Unfortunately, the absent-minded professor (Dewar) did not consider the idea of patenting his invention! In a cruel twist of fate, the Dewar flask became the Thermos. Reinhold Burger suspected that the Dewar flask was a billion-dollar idea, so he formed a company, Thermos (hence called ‘Thermos’), that patented the design of Dewar’s flask for commercial use! Although Dewar later tried to sue Thermos, he lost in court, and the Dewar flask popularly became the ‘Thermos’.
Construction and Working of a Thermos Flask
A thermos flask or vacuum flask is a bit like a super-insulated jug. A typical thermos has an inner glass chamber and an outer plastic one. The outer material can also be made of metal, like stainless steel, for greater durability of the flask. Between the inner and outer layers there is a vacuum. The inner glass casing is generally lined with a reflective metal layer. Finally, there’s a tight, screw-down stopper on the top of the flask. These basic features and their arrangement virtually eliminate all the heat transfer by either conduction, convection, or radiation.

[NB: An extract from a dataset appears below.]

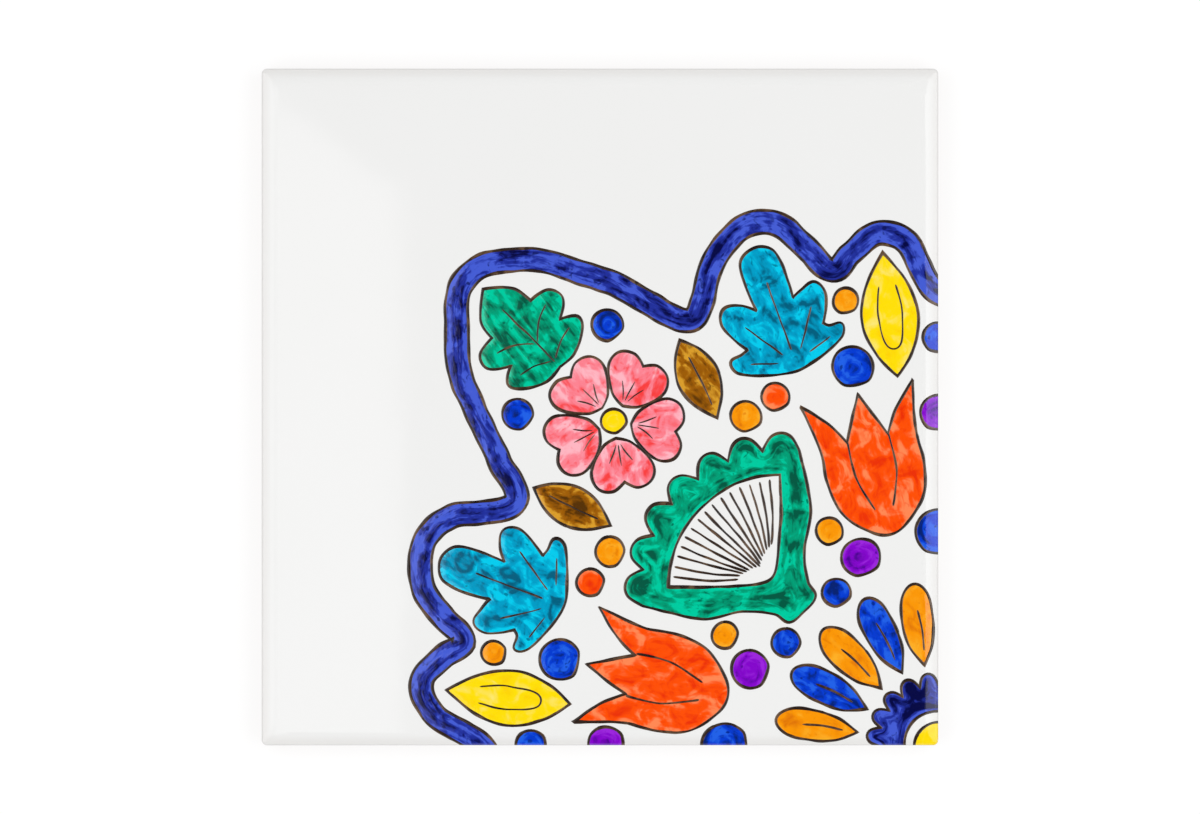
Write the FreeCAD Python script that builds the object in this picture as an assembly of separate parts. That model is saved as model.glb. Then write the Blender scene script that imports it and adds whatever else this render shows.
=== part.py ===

-Conduction, Convection, and Radiation
Conduction, convection, and radiation are three modes in which heat propagates.
If you touch a hot item, heat flows straight into your body, because there’s a direct connection between you and the hot item. Touch or physical contact is the major base for heat flow through conduction.
Heat flow through convection, on the other hand, can occur without explicit touch or contact. To understand convection, consider the example of a fan heater. When you switch on a fan heater, it blows hot air through a grill into your room. This hot air is lighter (or less dense) than the cold air, so it rises. As the fan keeps blowing hot air, it starts to climb up and begins pushing cold air out of the way. Soon, this process becomes similar to a cycle, much like an invisible conveyor belt of warming, rising air and cool air being replaced by the warm air as it gradually heats up the room. The propagation of heat using a moving liquid (or even a gas) is called convection.
Heat dissipation through radiation is somewhat different from conduction and convection. When objects are really hot, they release light. Sound a bit weird? Don’t worry, think of a campfire to better understand this. On a campfire site, you not only experience the burning (heating) of wood, but also light. Campfires usually glow yellow, orange or even red. This happens because the atoms in the hot objects become ‘excited’. This ‘excited’ state implies that they are unstable and need to give away some energy, as they are inundated with ‘heat’ energy. Donating the excessive energy that atoms have when heated is a good way to bring them back to a ‘normal’ state from the excited one. These atoms give away energy in the form of light. This loss or conversion of heat to light is called radiation.
Now that you know about conduction, convection, and radiation, let’s get back to working of the thermos flask. Now, the main purpose of a thermos flask is to prevent the flow of heat to and from the flask. The inner chamber of the flask is made up of glass, which is a poor conductor of heat. Hence, heat does not flow by conduction. Since there is a vacuum between the inner and outer walls of the bottle, the flow of heat by convection becomes redundant. Finally, the silvering of the walls ensures that the heat is not lost by radiation. As a result, the liquid kept in a thermos flask continues to maintain its heat levels.
This means that the coffee you poured in the thermos in the morning will still be hot/warm when you sip it in the afternoon. Similarly, the cold soda you put in the thermos late at night will still be chilled when you crack it open in the morning.